In 1923, Reverend T.T. Martin believed teaching evolution would damn children.

In 1999, former Congressman Tom DeLay blamed the Columbine shooting on evolution.

In 2006, an advertisement in the Cincinnati Enquirer blamed Sept. 11 on the belief of evolution. It is these types of incorrect political implications that made Michael Zimmerman start the Clergy Letter Project.

Zimmerman spoke as part of the Darwin Day programs Tuesday night in the Coleman Hall Auditorium.

"It's because people see that evolution does damage," he said. "That is, the way evolution has been politicized. That is, people think, 'Doesn't the belief in evolution mean you can do anything you want?'

"Well, that is a political belief, that isn't a scientific belief," he said. "So, these people are attacking the underlying science because they don't like what it's standing for when it enters the political arena. Even though, when it enters the political arena, it's doing it wrong."

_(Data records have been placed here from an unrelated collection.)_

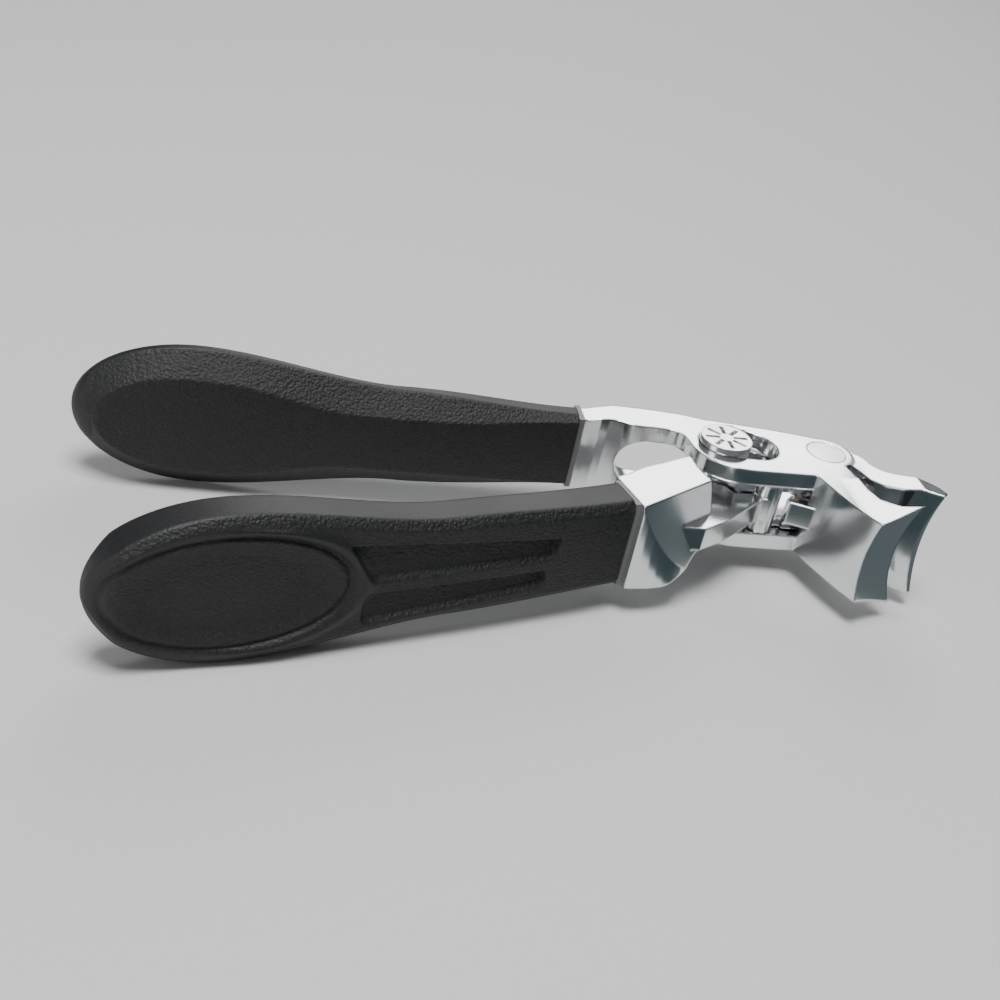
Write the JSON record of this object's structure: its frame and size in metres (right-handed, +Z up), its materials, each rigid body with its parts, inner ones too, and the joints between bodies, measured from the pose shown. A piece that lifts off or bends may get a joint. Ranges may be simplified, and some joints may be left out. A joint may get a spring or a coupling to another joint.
{
  "type": "nail clipper",
  "caption": "Plier-style nail clipper with wide concave jaws, a compound head with a sliding link rivet, and two long soft-grip handles that a hidden spring holds open.",
  "frame": {"origin": "below the centre of the open clipper's box, on the surface that it lies on", "axes": "+X along the rear handle towards the jaws, +Y from the front (thumb) handle to the rear (finger) handle, +Z up, parallel to every pivot"},
  "size_m": [0.1025, 0.041, 0.018],
  "materials": {
    "polished_steel": "mirror-polished cast stainless steel",
    "rivet_steel": "polished and staked steel",
    "spring_steel": "drawn spring wire",
    "washer_steel": "stamped, satin",
    "bush_brass": "turned",
    "soft_grip": "soft-touch, leather-grain faces with smooth sides",
    "hard_core": "moulded, matt"
  },
  "bodies": {
    "rear_handle": {"rear_lever": "polished_steel", "rear_grip_core": "hard_core", "rear_grip": "soft_grip", "jaw_rivet": "rivet_steel", "jaw_washers": "washer_steel", "spring_bush": "bush_brass", "return_spring": "spring_steel", "fulcrum_pin": "rivet_steel"},
    "cutting_jaw": {"rear_jaw": "polished_steel"},
    "front_handle": {"front_lever": "polished_steel", "front_grip_core": "hard_core", "front_grip": "soft_grip", "link_rivet": "rivet_steel", "link_washers": "washer_steel"}
  },
  "joints": [
    {"name": "handle_squeeze", "type": "hinge", "parent": "rear_handle", "child": "front_handle", "pos_m": [0.03161, 0.00629, 0.009], "axis": [0, 0, -1], "range_deg": [0, 18], "stiffness_Nm_per_rad": 0.35, "springref_deg": -17.19},
    {"name": "jaw_close", "type": "hinge", "parent": "rear_handle", "child": "cutting_jaw", "pos_m": [0.03982, 0.01079, 0.009], "axis": [0, 0, -1], "range_deg": [0, 16]}
  ],
  "couplings": [
    {"joint": "jaw_close", "follows": "handle_squeeze", "ratio": 0.88889}
  ]
}
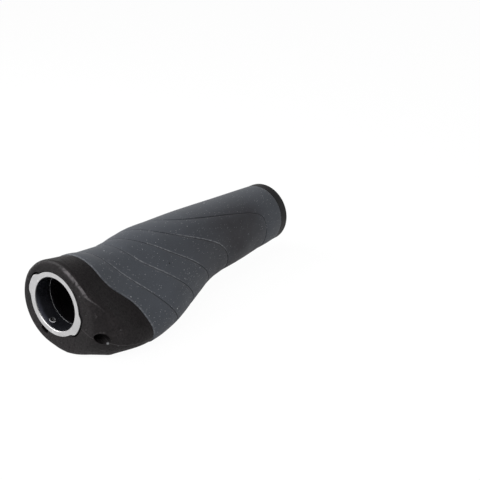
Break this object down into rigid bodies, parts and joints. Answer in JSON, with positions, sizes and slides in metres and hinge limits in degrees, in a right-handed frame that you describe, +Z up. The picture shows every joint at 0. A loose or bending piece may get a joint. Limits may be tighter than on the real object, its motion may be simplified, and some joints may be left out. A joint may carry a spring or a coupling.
{
  "type": "handlebar grip",
  "caption": "Ergonomic handlebar grip with a palm wing: grey rubber cover over a nylon sleeve, black end housing and clamp ring for a 22.2 mm bar.",
  "frame": {"origin": "under the middle of the grip's box, on the surface that it lies on", "axes": "+X along the bar axis from the clamp ring to the inner collar, +Z up, palm wing towards -Y and down"},
  "size_m": [0.137, 0.0494, 0.0375],
  "materials": {
    "sleeve_nylon": "glossy black moulded nylon",
    "housing_plastic": "satin black moulded plastic with a fine grain",
    "grip_rubber": "matte dark grey rubber with light and dark cork specks",
    "ring_aluminium": "fine turned face with a polished inner edge",
    "screw_steel": "zinc plated set screw"
  },
  "bodies": {
    "root": {"core_sleeve": "sleeve_nylon", "end_housing": "housing_plastic", "rubber_cover": "grip_rubber", "clamp_ring": "ring_aluminium", "clamp_screw": "screw_steel"}
  },
  "joints": []
}
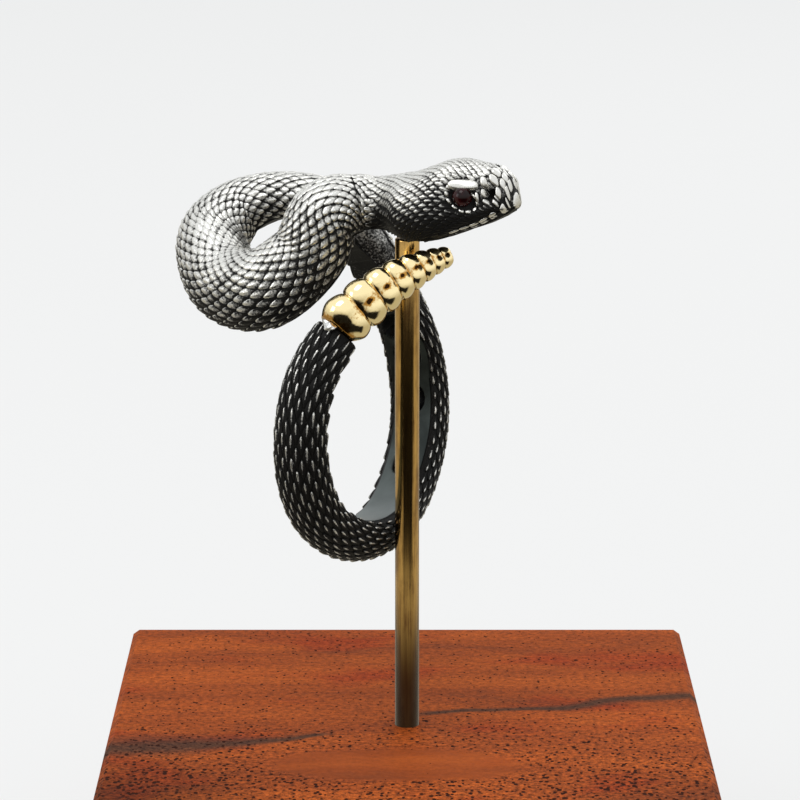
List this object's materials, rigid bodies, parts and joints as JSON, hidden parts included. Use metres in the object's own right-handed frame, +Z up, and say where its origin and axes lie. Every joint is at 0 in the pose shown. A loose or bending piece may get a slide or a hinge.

Zimmerman said that it bastardizes the science and turns it into bad politics, which then gets attacked.

Another problem of the politicization of evolution is that some people still believe in biblical literalism. Zimmerman, the dean of the College of Liberal Arts and Sciences at Butler University, is only opposed to people using a literal translation of the Bible if it becomes the norm in schools.

"If people want to be biblical literalists or want to be atheists or they want to be Wiccans, as long as they're doing it in the privacy of their home, with consenting animals, and they're doing it in the privacy of their congregations, why would I care?" he said. "I mean we have a constitution that permits and encourages that."

It is because of these reasons that Zimmerman started the Clergy Letter Project.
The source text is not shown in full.